The mapping of the fully qualified name of the input schemas to the desired fully qualified name of the output schemas used for record values. Default is the same schema name as the input record. This property is only valid in conjunction with the key.privitar.schemaToJobIdMapping property. The format should be:

<fully-qualified-input-schema-name>:<fully-qualified-output-schema-name>

in a comma-separated list. For example:

com.privitar.SchemaName1:com.privitar.deidentified.SchemaName1,

com.privitar.SchemaName2:com.privitar.deidentified.SchemaName

dest.transforms

Aliases for the transformations to be applied to records. Similar to the one provided by Kafka Connect with ‘transforms’.

dest.transforms.*

The configuration of the transformation applied before to send the anonymised record. The configuration is similar to the 'transforms' setting from Kafka Connect.

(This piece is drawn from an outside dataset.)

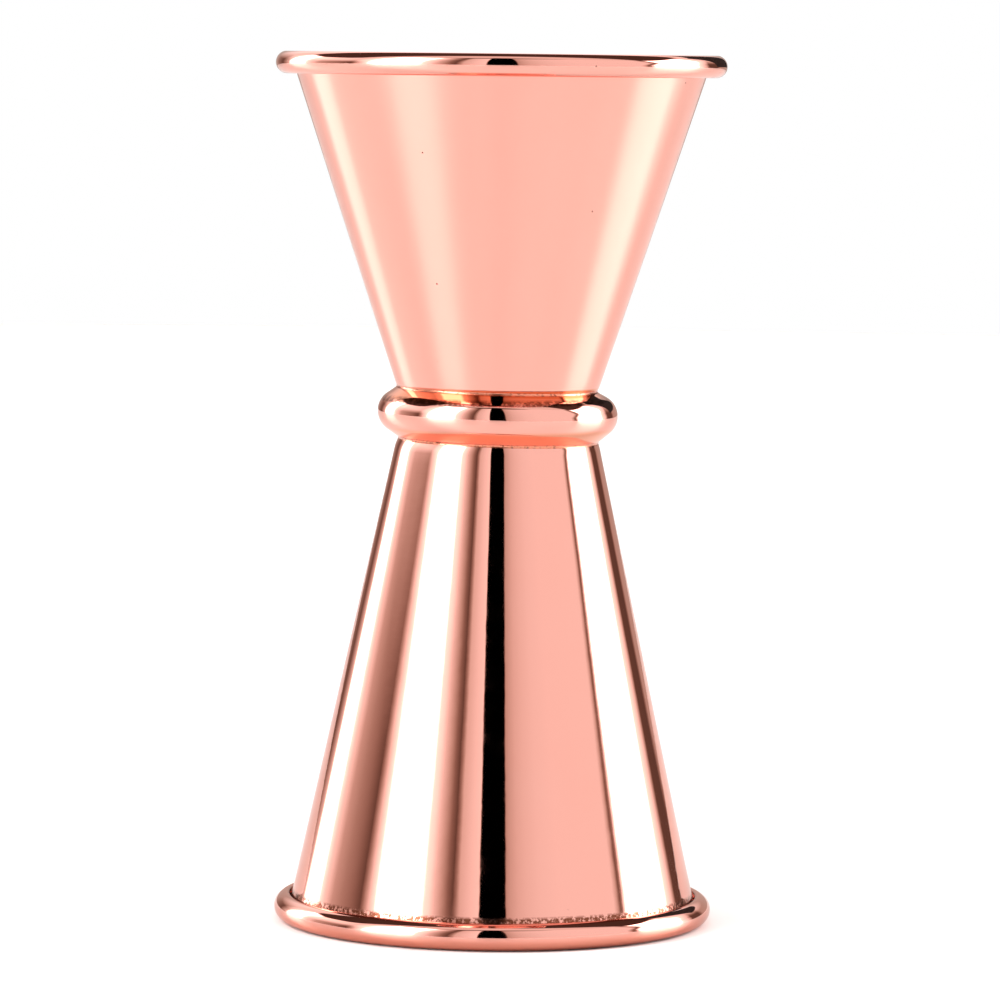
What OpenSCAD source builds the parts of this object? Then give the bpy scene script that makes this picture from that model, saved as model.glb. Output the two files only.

Advanced Privacy Platform Settings

The following table defines advanced settings for the platform.

Property Name

Description

privitar.maxCacheWeightBytes

The maximum size (in bytes) that can be used by cached tokens.

privitar.maxBatchSize

Incoming records will be processed in batches no larger than this size.

privitar.numConcurrentBatches

The maximum number of batches that can be processed in parallel.

privitar.tokenVault.kerberosKeytabPath

Specifies the location of the kerberos keytab used for connecting to a HBase token vault.